By Dustin Rowles | Miscellaneous | July 1, 2026
Back in the 1950s and ’60s, we had the Warren Court — the Supreme Court led by Chief Justice Earl Warren — and it was awesome. That Court struck down school segregation, provided a right to counsel to criminal defendants, established Miranda rights, struck down bans on interracial marriage, and recognized a constitutional right to privacy that would eventually pave the way to a constitutional right to abortion in Roe v. Wade in 1973 (decided under the Burger Court, after Warren’s retirement).
The thing about the Warren Court is that its rulings were kind of messy. I loved them, but they were what the right would call activist judges, and they interpreted the Constitution. The right to privacy that ultimately led to Roe, for instance, is not actually in the Constitution — it doesn’t say anywhere that Americans have a right to privacy. It was interpreted from a “penumbra of rights” afforded by the First, Third, Fourth, Fifth, and Ninth Amendments. That Court was very much about interpreting an 18th-century document to adapt to modern times.
Suffice to say, that is no longer the case. Now, the Supreme Court is controlled by a majority of conservative justices: political stooges (that’s Thomas and Alito) and strict constructionists, or originalists — justices who do not interpret the Constitution; they read it for what it is. If it’s not explicitly in the Constitution, it doesn’t count.
That’s why yesterday’s birthright citizenship ruling landed as such a huge relief — and not just for the obvious reasons. Yes, it mattered for the millions of people currently considered citizens who would have lost that status otherwise, and for the bureaucratic nightmare that would have followed, with people literally rendered stateless: born in America, but not recognized as citizens here nor recognized by any other country as citizens. That alone would have been a five-alarm tire fire.
But zoom out further and the ruling matters for a bigger reason: The law still matters. It’s a sign we haven’t slid completely into autocracy. An executive order attempting to unilaterally rewrite the meaning of a constitutional amendment is about as textbook an authoritarian move as exists in the American playbook. The Court saying no to that, even a Court stacked with a supermajority of the president’s own appointees, suggests that there’s still a wobbly guardrail hanging by a thread, but it’s still there. I don’t want to oversell this — the same week this Court gutted equal protection scrutiny for transgender plaintiffs, and it’s sided with this administration plenty of other times this term. This isn’t a Court that’s suddenly become a heroic check on executive power. But courts that rubber-stamp the executive because it’s politically expedient are how democracies die, and on the one issue where the stakes were existential — who counts as American at all — this Court didn’t do that. That’s something.

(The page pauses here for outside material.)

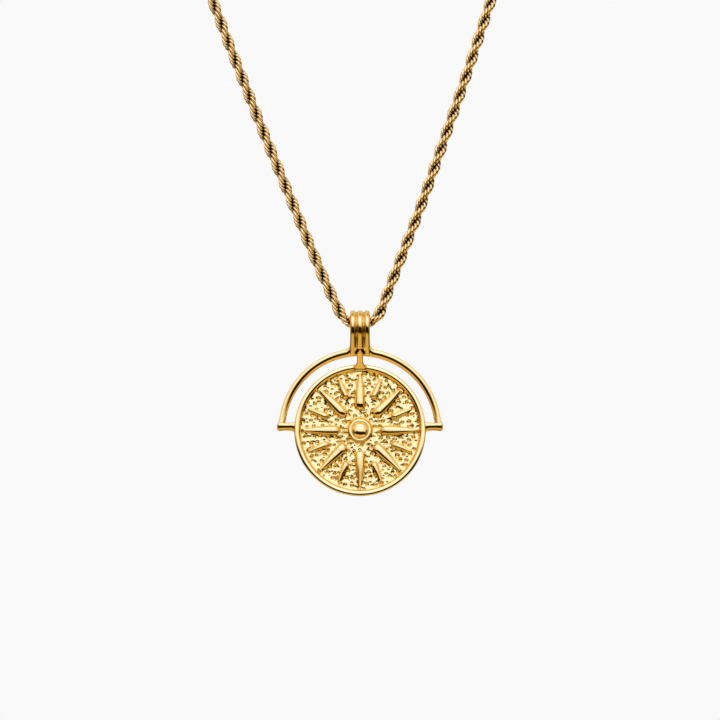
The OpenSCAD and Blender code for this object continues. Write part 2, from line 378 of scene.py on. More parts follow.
def makeGoldTone(grain):
    # The colour goes from light to deep by the painted shade plus a drift over a few millimetres, the
    # roughness is polish + wear times the drift, and the scratches are a fine noise
    group = bpy.data.node_groups.new("goldTone", "ShaderNodeTree")
    addSockets(group, "INPUT", {
        "Light gold": "Color", "Deep gold": "Color", "Depth": "Float",
        "Drift size": "Float", "Polish": "Float", "Wear": "Float",
    })
    addSockets(group, "OUTPUT", {"Colour": "Color", "Roughness": "Float", "Scratches": "Float"})
    given = group.nodes.new("NodeGroupInput").outputs
    made = group.nodes.new("NodeGroupOutput")
    place = addNode(group, "TexCoord", {}).outputs["Object"]
    drift = addNode(group, "TexNoise", {
        "Vector": place, "Scale": given["Drift size"], "Detail": grain["driftDetail"],
    }).outputs[0]
    fine = addNode(group, "TexNoise", {
        "Vector": place, "Scale": grain["scratchScale"], "Detail": grain["scratchDetail"],
    }).outputs[0]
    spread = addNode(group, "MapRange", {
        "Value": drift,
        "From Min": grain["driftFrom"],
        "From Max": grain["driftTo"],
        "To Max": grain["driftShare"],
    }).outputs["Result"]
    total = mathNode(group, "ADD", spread, given["Depth"], clamp=True)
    feed(group, made, {
        "Colour": mixNode(group, total, given["Light gold"], given["Deep gold"]),
        "Roughness": mathNode(group, "MULTIPLY_ADD", drift, given["Wear"], given["Polish"]),
        "Scratches": fine,
    })
    return group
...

It’s also worth mentioning who did the work to get us here: the case was brought by a coalition that included the ACLU of Maine (headed by [Borat voice] my wife) among the groups that helped bring the class-action lawsuit challenging Trump’s executive order. It’s a good reminder that these rulings don’t happen in a vacuum — they happen because lawyers and organizers spend years tirelessly doing unglamorous, grinding work to get a case in front of the right court at the right time because they believe that the Constitution still matters.
Granted, it was a 6-3 decision — sort of. Justice Kavanaugh agreed with the ruling but disagreed with the legal reasoning, so there’s really only a thin majority of five justices who agree there’s no way around the 14th Amendment. That means an unfortunate retirement or a sudden death could put overruling birthright citizenship back in play.
One would think there’d be no wiggle room in the 14th Amendment’s guarantee of citizenship to “all persons born or naturalized in the United States,” but the three dissenters managed to find some under a “domicile requirement” — which, ironically, is itself an interpretation of the Constitution bent to suit their political needs (at least with Thomas and Alito; Gorsuch’s dissent would’ve excluded only what the right calls “birth tourism,” which itself would have been a judicial and bureaucratic nightmare to sort through).
The point is this: even under the strictest reading of the Constitution, and even with a Court engineered to deliver a very different outcome, birthright citizenship held. That’s important because it means that, even under this current administration, the Constitution still matters some — and that the country hasn’t fully tipped into a system where the executive always simply gets what it wants because it wants it (just most of the time). Yes, it probably means an individual assault weapons ban will fall next term, and that there will be no constitutional right to privacy — or abortion — anytime soon. But it also means First and Fourth Amendment protections should still apply, and that we haven’t fallen into immediate, total lawlessness. It’s a small comfort, but after the last year and a half, it’s a real comfort all the same.